Yet more than two years after that, in June 2015, it fell to Mr Justice Leggatt to record in the Al-Saadoon case that a team of 13 people were still working on the Baha Mousa case and that the investigation was now expected to take until December 2016 to complete. I believe that, in the end, no further prosecution was brought.

This does not seem to me to be a case in which the test for prosecution should have been made harder to satisfy five years after the incident in 2008; the damning findings of the public inquiry would make that a difficult position to maintain. However, it surely is a case in which much greater speed was desirable, particularly after the public inquiry had reported in such detail. I look forward to hearing what the Minister has to say about the speed of the investigative process and whether there might be value in some injection of discipline as to timing, whether as contemplated by Amendment 17 or otherwise.

Amendments 5 and 6 strike me as more in the nature of damage limitation. One of the unsatisfactory things about the presumption against prosecution after five years is that it risks incentivising those who would spin out or frustrate a valid investigation. These amendments seek to reduce that danger by requiring prosecutors to give weight to the quality and duration of relevant investigations; so far as they go, I support them.

On their own, however, they do not remove the broader misgivings that many noble Lords have expressed about the presumption against prosecution.
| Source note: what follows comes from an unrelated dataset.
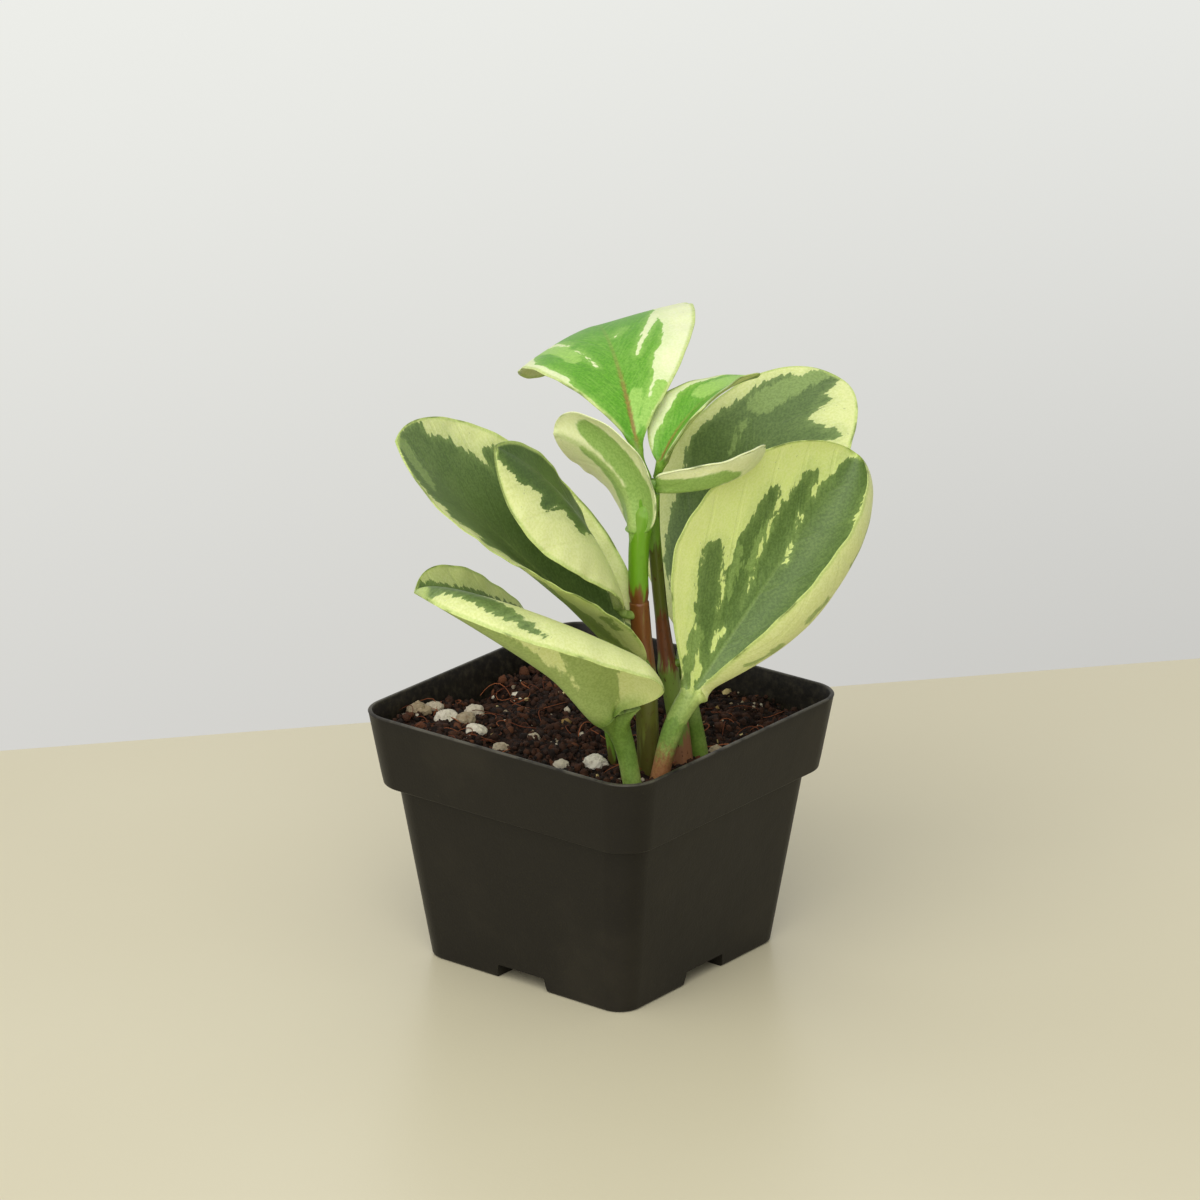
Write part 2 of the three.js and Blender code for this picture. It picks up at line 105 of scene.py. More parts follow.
def cloud(points: Array, size: float, seed: int, octaves: int = 1) -> Array:
    """Value noise: numbers at the corners of a lattice of cubes, blended by the smooth step along each axis.

    Args:
        points: places, the last axis of length 3.
        size: side of a lattice cube.
        seed: which noise to give.
        octaves: how many layers are added, each half the size and half the height of the one before.

    Returns:
        Noise from about -1 to 1 at each place.
    """
    total = np.zeros(points.shape[:-1])
    for octave in range(octaves):
        grid = points / (size / 2**octave) + 17.3 * octave
        low = np.floor(grid)
        part = grid - low
        part = part * part * (3.0 - 2.0 * part)
        layer = np.zeros(points.shape[:-1])
        for corner in range(8):
            step = np.array([corner & 1, (corner >> 1) & 1, (corner >> 2) & 1])
            weight = np.prod(np.where(step == 1, part, 1.0 - part), axis=-1)
            layer += weight * hashed(low + step, seed + octave)
        total += (2.0 * layer - 1.0) / 2**octave
    return total


def catmull(points: Array, shares: Array) -> Array:
    """Centripetal Catmull-Rom line: in each stretch a cubic whose end slopes come from the neighbouring points,
    each spaced by the square root of its distance.

    Args:
        points: the points that the line passes, n by 3.
        shares: places along it, where 0 is the first point and 1 the last, even from point to point.

    Returns:
        A point of the line for each share.
    """
    line = np.vstack([2 * points[0] - points[1], points, 2 * points[-1] - points[-2]])
    spot = np.clip(shares, 0, 1) * (len(points) - 1)
    low = np.minimum(spot.astype(int), len(points) - 2)
    t = (spot - low)[:, None]
    p0, p1, p2, p3 = (line[low + k] for k in range(4))
    d0, d1, d2 = (np.sqrt(np.linalg.norm(b - a, axis=1))[:, None] for a, b in ((p0, p1), (p1, p2), (p2, p3)))
    m1 = ((p1 - p0) / d0 - (p2 - p0) / (d0 + d1) + (p2 - p1) / d1) * d1
    m2 = ((p2 - p1) / d1 - (p3 - p1) / (d1 + d2) + (p3 - p2) / d2) * d1
    return (2 * t**3 - 3 * t**2 + 1) * p1 + (t**3 - 2 * t**2 + t) * m1 + (3 * t**2 - 2 * t**3) * p2 + (t**3 - t**2) * m2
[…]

Those misgivings, which I broadly share, would be substantially reduced by Amendment 3, which would replace the

presumption against prosecution with a more anodyne requirement to consider whether the passage of time has materially prejudiced the chance of a fair trial. Its force lies not so much in what it puts in as in what it takes out.

The question as yet unresolved in my mind is how far it is appropriate for this House to go in relation to these difficult and interlocking issues: whether it would be right for us to take the heart out of Part 1, as Amendment 3, albeit elegantly, would do, or whether we should aim less ambitiously, but still significantly, to incentivise better investigations, as the other amendments in this group seek to do, and to ensure in accordance with Amendment 14—which we shall come on to discuss—that, for the protection of our own service personnel, Part 1 will not apply to crimes within the jurisdiction of the International Criminal Court.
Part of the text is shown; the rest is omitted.